■ **SUPPLIED INFORMATION**
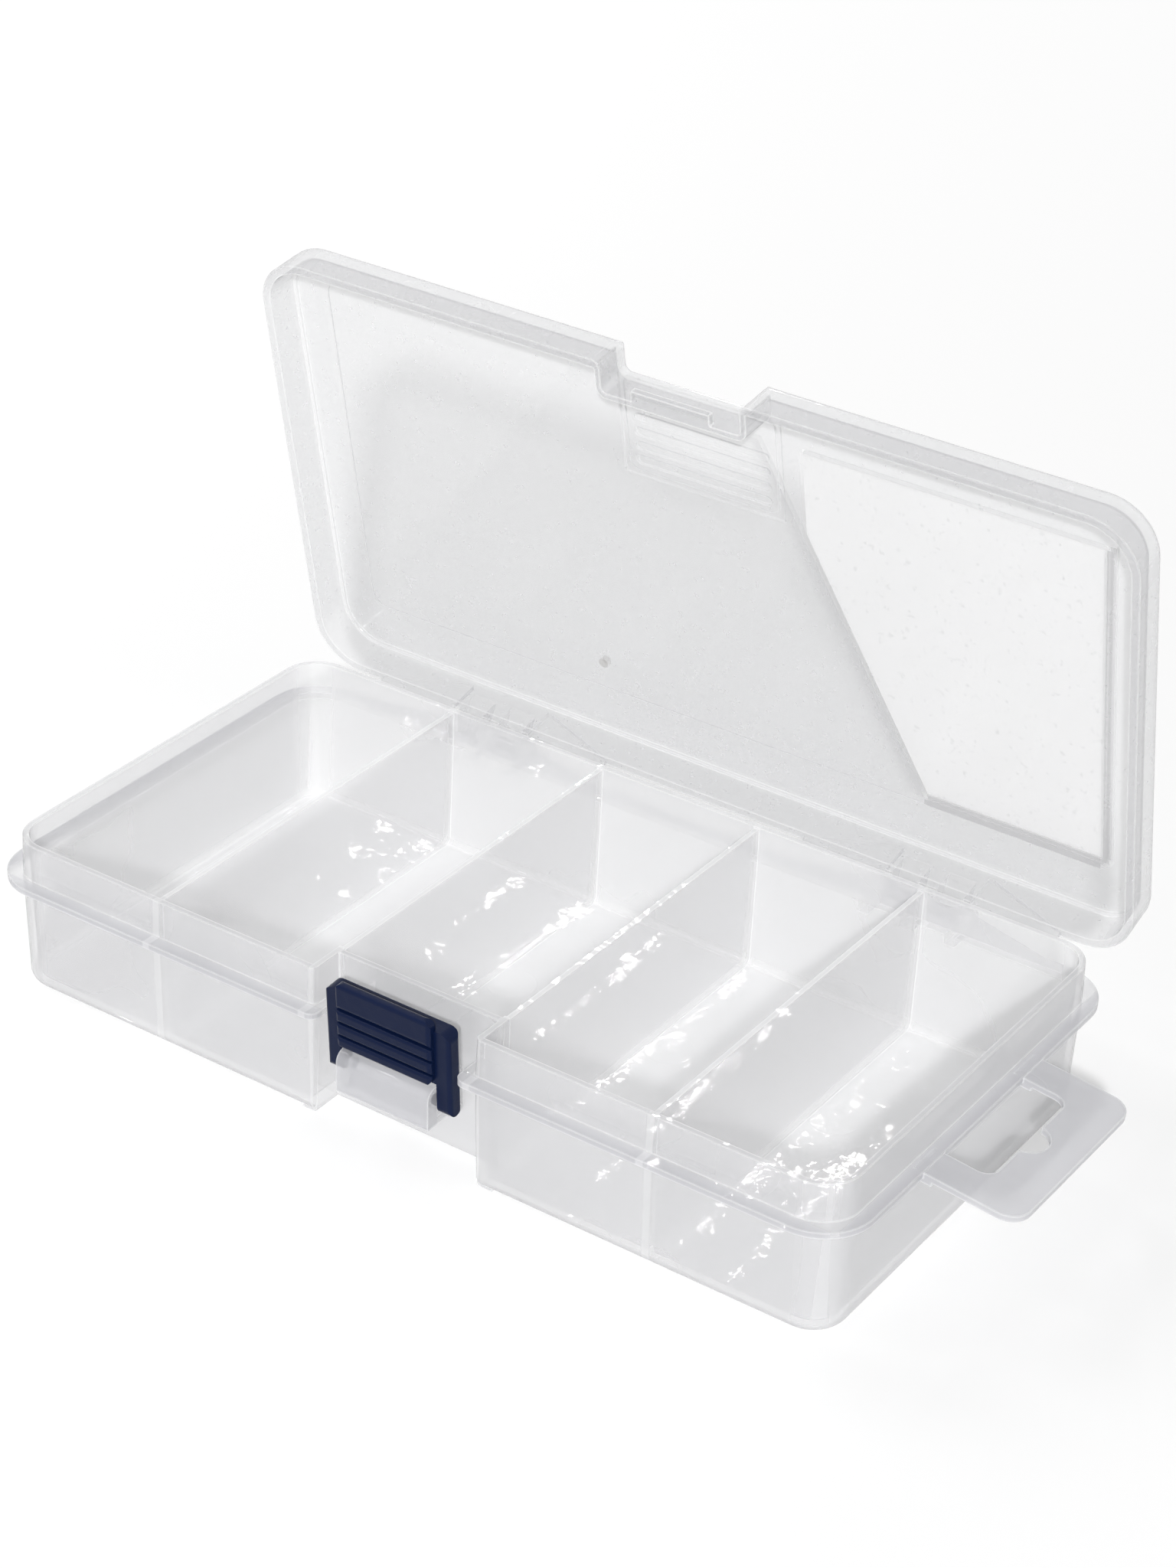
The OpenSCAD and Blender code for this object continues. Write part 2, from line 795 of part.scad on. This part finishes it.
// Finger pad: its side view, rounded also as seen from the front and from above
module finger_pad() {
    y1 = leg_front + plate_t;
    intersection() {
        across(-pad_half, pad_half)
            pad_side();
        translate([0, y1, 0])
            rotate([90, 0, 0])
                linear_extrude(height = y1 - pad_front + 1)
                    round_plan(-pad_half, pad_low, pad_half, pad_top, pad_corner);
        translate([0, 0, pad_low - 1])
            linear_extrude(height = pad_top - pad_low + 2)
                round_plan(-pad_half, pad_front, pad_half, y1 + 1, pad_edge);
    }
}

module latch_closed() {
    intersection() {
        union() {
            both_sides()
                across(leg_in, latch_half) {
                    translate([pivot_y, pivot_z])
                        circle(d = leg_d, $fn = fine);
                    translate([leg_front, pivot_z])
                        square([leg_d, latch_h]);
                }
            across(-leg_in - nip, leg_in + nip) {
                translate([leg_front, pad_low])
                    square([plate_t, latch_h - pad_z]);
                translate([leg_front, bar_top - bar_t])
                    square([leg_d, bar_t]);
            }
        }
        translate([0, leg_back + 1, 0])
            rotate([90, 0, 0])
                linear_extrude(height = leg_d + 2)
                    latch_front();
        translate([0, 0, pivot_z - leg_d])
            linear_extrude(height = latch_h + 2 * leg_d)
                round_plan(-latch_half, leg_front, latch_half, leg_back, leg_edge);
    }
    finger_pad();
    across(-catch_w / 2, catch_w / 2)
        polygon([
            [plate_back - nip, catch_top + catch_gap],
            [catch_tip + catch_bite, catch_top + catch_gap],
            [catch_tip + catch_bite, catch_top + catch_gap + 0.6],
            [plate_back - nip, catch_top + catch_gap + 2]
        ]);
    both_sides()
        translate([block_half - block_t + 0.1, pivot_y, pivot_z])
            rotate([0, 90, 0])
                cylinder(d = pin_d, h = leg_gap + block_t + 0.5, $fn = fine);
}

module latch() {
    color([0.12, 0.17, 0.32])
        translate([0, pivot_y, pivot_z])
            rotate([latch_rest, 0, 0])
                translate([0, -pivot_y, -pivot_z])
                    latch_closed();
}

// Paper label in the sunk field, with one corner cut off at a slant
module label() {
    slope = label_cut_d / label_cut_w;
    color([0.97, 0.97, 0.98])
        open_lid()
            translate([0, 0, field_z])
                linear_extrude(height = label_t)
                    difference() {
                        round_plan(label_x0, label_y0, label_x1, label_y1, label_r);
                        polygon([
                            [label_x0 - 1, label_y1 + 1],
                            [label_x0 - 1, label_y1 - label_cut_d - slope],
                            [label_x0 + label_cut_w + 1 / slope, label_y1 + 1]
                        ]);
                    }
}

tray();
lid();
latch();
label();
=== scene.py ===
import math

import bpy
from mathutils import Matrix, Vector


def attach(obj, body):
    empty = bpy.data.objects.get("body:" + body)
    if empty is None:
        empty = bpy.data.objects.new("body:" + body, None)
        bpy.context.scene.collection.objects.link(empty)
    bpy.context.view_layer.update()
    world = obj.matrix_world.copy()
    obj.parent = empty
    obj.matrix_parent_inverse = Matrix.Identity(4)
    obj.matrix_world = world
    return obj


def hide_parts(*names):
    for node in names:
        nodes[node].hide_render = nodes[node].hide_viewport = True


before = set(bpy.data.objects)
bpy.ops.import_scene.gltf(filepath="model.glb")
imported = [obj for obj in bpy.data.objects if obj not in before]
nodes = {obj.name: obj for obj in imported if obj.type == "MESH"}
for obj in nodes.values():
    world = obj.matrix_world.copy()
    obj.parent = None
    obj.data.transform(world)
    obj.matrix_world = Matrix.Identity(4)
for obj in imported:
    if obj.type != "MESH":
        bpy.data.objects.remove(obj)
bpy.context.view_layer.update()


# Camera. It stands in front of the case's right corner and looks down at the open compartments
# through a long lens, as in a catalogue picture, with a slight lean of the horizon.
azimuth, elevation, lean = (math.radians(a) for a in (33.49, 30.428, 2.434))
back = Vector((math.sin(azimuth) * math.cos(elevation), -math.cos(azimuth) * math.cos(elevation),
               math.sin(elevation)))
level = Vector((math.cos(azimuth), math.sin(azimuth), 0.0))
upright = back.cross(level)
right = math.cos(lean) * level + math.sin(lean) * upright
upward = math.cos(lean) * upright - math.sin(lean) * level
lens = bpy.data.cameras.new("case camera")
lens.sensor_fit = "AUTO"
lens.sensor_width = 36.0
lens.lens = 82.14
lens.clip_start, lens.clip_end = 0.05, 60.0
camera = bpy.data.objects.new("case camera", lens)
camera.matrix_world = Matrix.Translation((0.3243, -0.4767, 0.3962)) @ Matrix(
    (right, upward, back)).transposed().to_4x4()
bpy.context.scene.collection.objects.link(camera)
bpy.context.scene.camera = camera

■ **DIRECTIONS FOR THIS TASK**
Copy out the whole listing exactly as written.

■ **OUTPUT OF THE TASK**
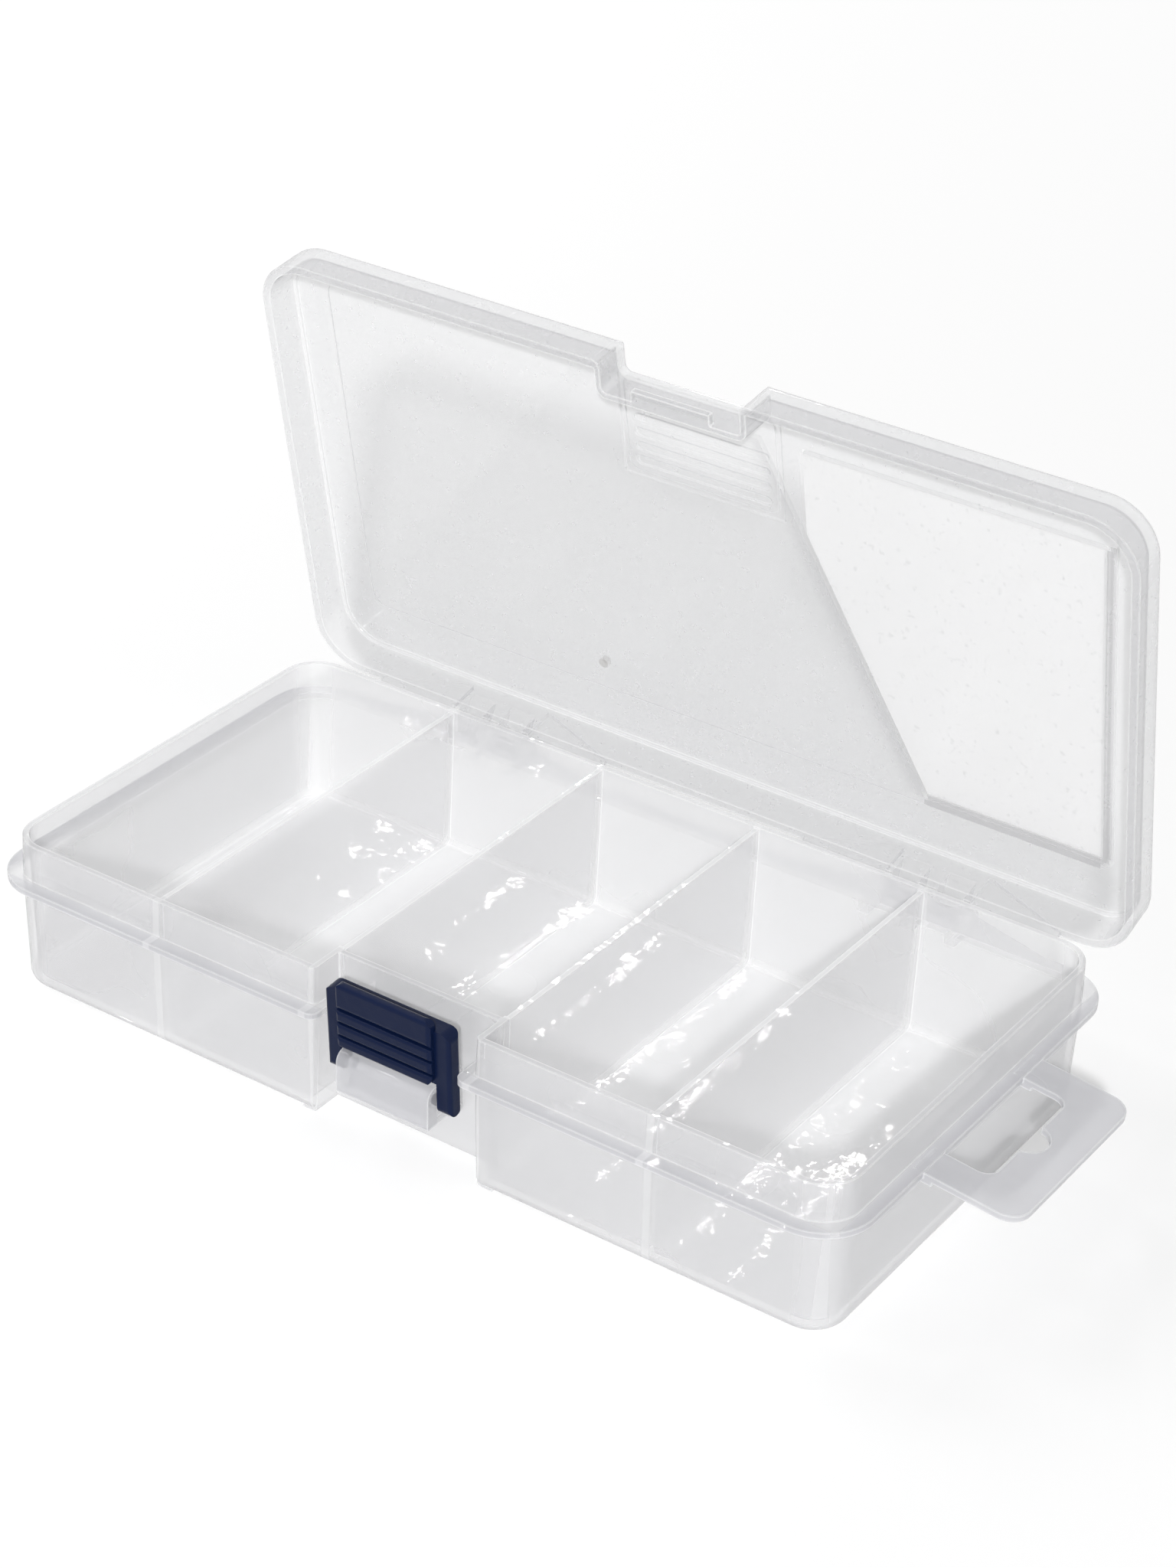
The OpenSCAD and Blender code for this object continues. Write part 2, from line 795 of part.scad on. This part finishes it.
// Finger pad: its side view, rounded also as seen from the front and from above
module finger_pad() {
    y1 = leg_front + plate_t;
    intersection() {
        across(-pad_half, pad_half)
            pad_side();
        translate([0, y1, 0])
            rotate([90, 0, 0])
                linear_extrude(height = y1 - pad_front + 1)
                    round_plan(-pad_half, pad_low, pad_half, pad_top, pad_corner);
        translate([0, 0, pad_low - 1])
            linear_extrude(height = pad_top - pad_low + 2)
                round_plan(-pad_half, pad_front, pad_half, y1 + 1, pad_edge);
    }
}

module latch_closed() {
    intersection() {
        union() {
            both_sides()
                across(leg_in, latch_half) {
                    translate([pivot_y, pivot_z])
                        circle(d = leg_d, $fn = fine);
                    translate([leg_front, pivot_z])
                        square([leg_d, latch_h]);
                }
            across(-leg_in - nip, leg_in + nip) {
                translate([leg_front, pad_low])
                    square([plate_t, latch_h - pad_z]);
                translate([leg_front, bar_top - bar_t])
                    square([leg_d, bar_t]);
            }
        }
        translate([0, leg_back + 1, 0])
            rotate([90, 0, 0])
                linear_extrude(height = leg_d + 2)
                    latch_front();
        translate([0, 0, pivot_z - leg_d])
            linear_extrude(height = latch_h + 2 * leg_d)
                round_plan(-latch_half, leg_front, latch_half, leg_back, leg_edge);
    }
    finger_pad();
    across(-catch_w / 2, catch_w / 2)
        polygon([
            [plate_back - nip, catch_top + catch_gap],
            [catch_tip + catch_bite, catch_top + catch_gap],
            [catch_tip + catch_bite, catch_top + catch_gap + 0.6],
            [plate_back - nip, catch_top + catch_gap + 2]
        ]);
    both_sides()
        translate([block_half - block_t + 0.1, pivot_y, pivot_z])
            rotate([0, 90, 0])
                cylinder(d = pin_d, h = leg_gap + block_t + 0.5, $fn = fine);
}

module latch() {
    color([0.12, 0.17, 0.32])
        translate([0, pivot_y, pivot_z])
            rotate([latch_rest, 0, 0])
                translate([0, -pivot_y, -pivot_z])
                    latch_closed();
}

// Paper label in the sunk field, with one corner cut off at a slant
module label() {
    slope = label_cut_d / label_cut_w;
    color([0.97, 0.97, 0.98])
        open_lid()
            translate([0, 0, field_z])
                linear_extrude(height = label_t)
                    difference() {
                        round_plan(label_x0, label_y0, label_x1, label_y1, label_r);
                        polygon([
                            [label_x0 - 1, label_y1 + 1],
                            [label_x0 - 1, label_y1 - label_cut_d - slope],
                            [label_x0 + label_cut_w + 1 / slope, label_y1 + 1]
                        ]);
                    }
}

tray();
lid();
latch();
label();
=== scene.py ===
import math

import bpy
from mathutils import Matrix, Vector


def attach(obj, body):
    empty = bpy.data.objects.get("body:" + body)
    if empty is None:
        empty = bpy.data.objects.new("body:" + body, None)
        bpy.context.scene.collection.objects.link(empty)
    bpy.context.view_layer.update()
    world = obj.matrix_world.copy()
    obj.parent = empty
    obj.matrix_parent_inverse = Matrix.Identity(4)
    obj.matrix_world = world
    return obj


def hide_parts(*names):
    for node in names:
        nodes[node].hide_render = nodes[node].hide_viewport = True


before = set(bpy.data.objects)
bpy.ops.import_scene.gltf(filepath="model.glb")
imported = [obj for obj in bpy.data.objects if obj not in before]
nodes = {obj.name: obj for obj in imported if obj.type == "MESH"}
for obj in nodes.values():
    world = obj.matrix_world.copy()
    obj.parent = None
    obj.data.transform(world)
    obj.matrix_world = Matrix.Identity(4)
for obj in imported:
    if obj.type != "MESH":
        bpy.data.objects.remove(obj)
bpy.context.view_layer.update()


# Camera. It stands in front of the case's right corner and looks down at the open compartments
# through a long lens, as in a catalogue picture, with a slight lean of the horizon.
azimuth, elevation, lean = (math.radians(a) for a in (33.49, 30.428, 2.434))
back = Vector((math.sin(azimuth) * math.cos(elevation), -math.cos(azimuth) * math.cos(elevation),
               math.sin(elevation)))
level = Vector((math.cos(azimuth), math.sin(azimuth), 0.0))
upright = back.cross(level)
right = math.cos(lean) * level + math.sin(lean) * upright
upward = math.cos(lean) * upright - math.sin(lean) * level
lens = bpy.data.cameras.new("case camera")
lens.sensor_fit = "AUTO"
lens.sensor_width = 36.0
lens.lens = 82.14
lens.clip_start, lens.clip_end = 0.05, 60.0
camera = bpy.data.objects.new("case camera", lens)
camera.matrix_world = Matrix.Translation((0.3243, -0.4767, 0.3962)) @ Matrix(
    (right, upward, back)).transposed().to_4x4()
bpy.context.scene.collection.objects.link(camera)
bpy.context.scene.camera = camera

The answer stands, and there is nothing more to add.